L’intervento armato della Russia in Ucraina del 24 febbraio 2022 rappresenta, di fatto, il primo conflitto di carattere globale cui assistiamo dalla caduta del Muro di Berlino e dalla fine della cosiddetta “guerra fredda”.
Una guerra globale (e non più solo mondiale) in quanto le conseguenze negative che si sono via via sprigionate non riguardano solo chi è direttamente coinvolto nel conflitto ma si estendono anche ai paesi non dichiaratamente belligeranti. Si pensi, ad esempio, alla carenza di cibo che si è venuta a creare nei paesi più poveri del mondo a seguito del blocco dei traffici marittimi e terrestri di cereali e fertilizzanti che hanno finito per trasformare la fame in una vera e propria arma indirettamente puntata verso chi viene considerato come “nemico” o, ancora, alle forniture di energia adoperate sin dall’inizio del conflitto come strumento di ricatto politico.
Ma questa guerra ha rappresentato e rappresenta tuttora la dimostrazione tragica di come la “promessa” fattaci da tanti studiosi, economisti ed opinionisti negli ultimi cinquant’anni secondo cui il processo di globalizzazione in realtà “servisse la causa della pace”, si è drammaticamente infranta dinanzi alla realtà dei fatti: la globalizzazione, come scrive Stefano Zamagni, non fa che “aumentare le disuguaglianze sociali sia tra paesi sia tra le classi sociali entro un medesimo paese…Di qui l’impulso all’insorgenza di conflitti armati” e la percezione che solamente l’uso della forza e della violenza possano modificare l’esistente a proprio esclusivo vantaggio.
Ma, per coloro i quali la subiscono, la guerra rappresenta la rottura di un equilibrio e di una normalità spesso faticosamente raggiunti. La quiete che si interrompe improvvisamente, le vite di qualunque età che si spezzano tragicamente, il fango e le macerie, gli interni delle abitazioni squassate dai bombardamenti, i ricordi sparsi e confusi.
A circa un anno e mezzo ormai dallo scoppio del conflitto tra Russia ed Ucraina abbiamo deciso come Studio Arti Visive Ets, in collaborazione con Stefano Cavalleri, che fosse giunto il momento di mantenere viva l’attenzione su quanto è accaduto e accade quotidianamente in luoghi non tanto distanti da noi provando a tessere un racconto fatto di immagini raccolte da chi la guerra l’ha vista e l’ha vissuta a diretto contatto con la popolazione ucraina.
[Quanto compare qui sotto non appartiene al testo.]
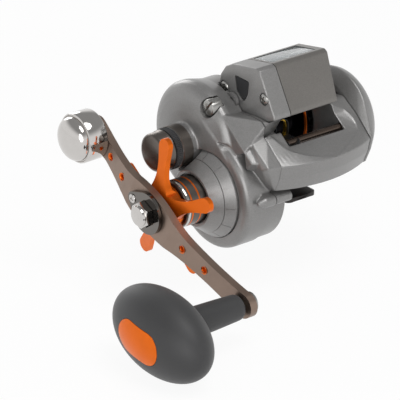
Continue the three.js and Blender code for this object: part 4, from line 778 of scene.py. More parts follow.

Il panico, la paura, il vuoto e l’incertezza sono i sentimenti che Alfredo Bosco, fotoreporter freelance di origini pugliesi, ha raccolto e documentato viaggiando nel territorio ucraino, ascoltando e fotografando la popolazione civile da Lviv fino al Donbass.
Alfredo Bosco ci mostra, attraverso gli scatti selezionati ed esposti, la realtà degli eventi concentrandosi sulla rottura della quiete piuttosto che sulla brutalità della guerra “per poter permettere – scrive – a chi è lontano di sentire i rumori e le sensazioni che si provano in questo disastro che non sta vedendo una fine”.